À l’époque, Kessler faisait un reportage sur la Libye, pays dans lequel Sotloff était en poste. En tant que journalistes juifs écrivant sur le Moyen Orient, ils ont fait une sorte d’alliance tacite. Ils savaient aussi qu’ils venaient de la même école.

« Il n’y avait pas beaucoup de personnes en Libye qui étaient prêtes à parler à un journaliste du Jerusalem Post. Il était l’un des seuls sur le terrain à me parler » affirme Kessler. « Et puis, il était en Egypte, puis en Syrie… nous échangions alors des contacts ensemble comme le font tous les journalistes ».

Chaque fois que Sotloff est venu en Israël, ils auraient pu se rencontrer pour une bière. Mais cela ne s’est jamais produit. « C’était presque un ami » a déclaré Kessler malgré le côté virtuel…

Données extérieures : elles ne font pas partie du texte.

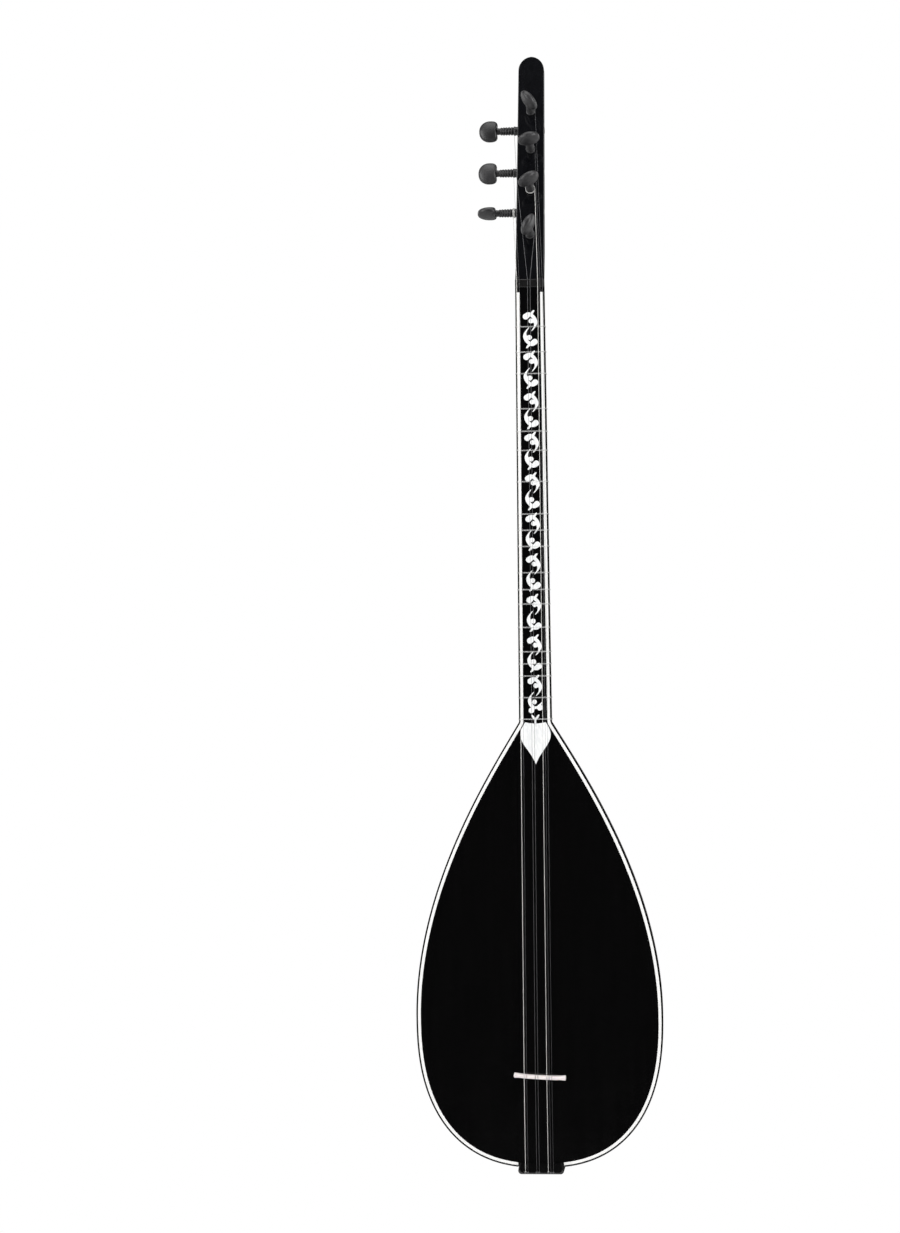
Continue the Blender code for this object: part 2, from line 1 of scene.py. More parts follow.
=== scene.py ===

A partir du 20 août, après la vidéo de la décapitation de Foley et quand le sort de Sotloff était désormais dans la balance, Kessler et Glaser, anciens camarades de classe de Sotloff, ont fait circuler une pétition sur leurs pages Facebook appelant la Maison Blanche à faire tout son pouvoir pour aider à sa libération.

Kessler se rappelle de conversations passées avec Sotloff, dans lesquelles ce dernier a repoussé la menace de l’intégrisme islamique disant que s’il devait être capturé, « je les laisserai me convertir ».

Sotloff, a confié Kessler, n’a jamais partagé son identité juive avec n’importe qui, préférant dire qu’il était musulman mais laïc, sans affiliation à une mosquée. Il a parfois même choisi de dire aux gens qu’il était d’origine tchétchène et que Sotloff – un nom qui sonne juif malgré tout à ceux qui sont familiers avec les noms juifs – était en fait un nom tchétchène.

En Egypte, a fait savoir Kessler, Sotloff a permis une fois aux habitants de lui donner une « conversion express », une cérémonie de dix minutes destinée à le ramener à ses racines islamiques présumées.

« On peut dire d’une pétition qu’elle ne changera rien, et vous avez raison, mais qu’aurais-je franchement pu faire d’autre ? » s’interroge Kessler.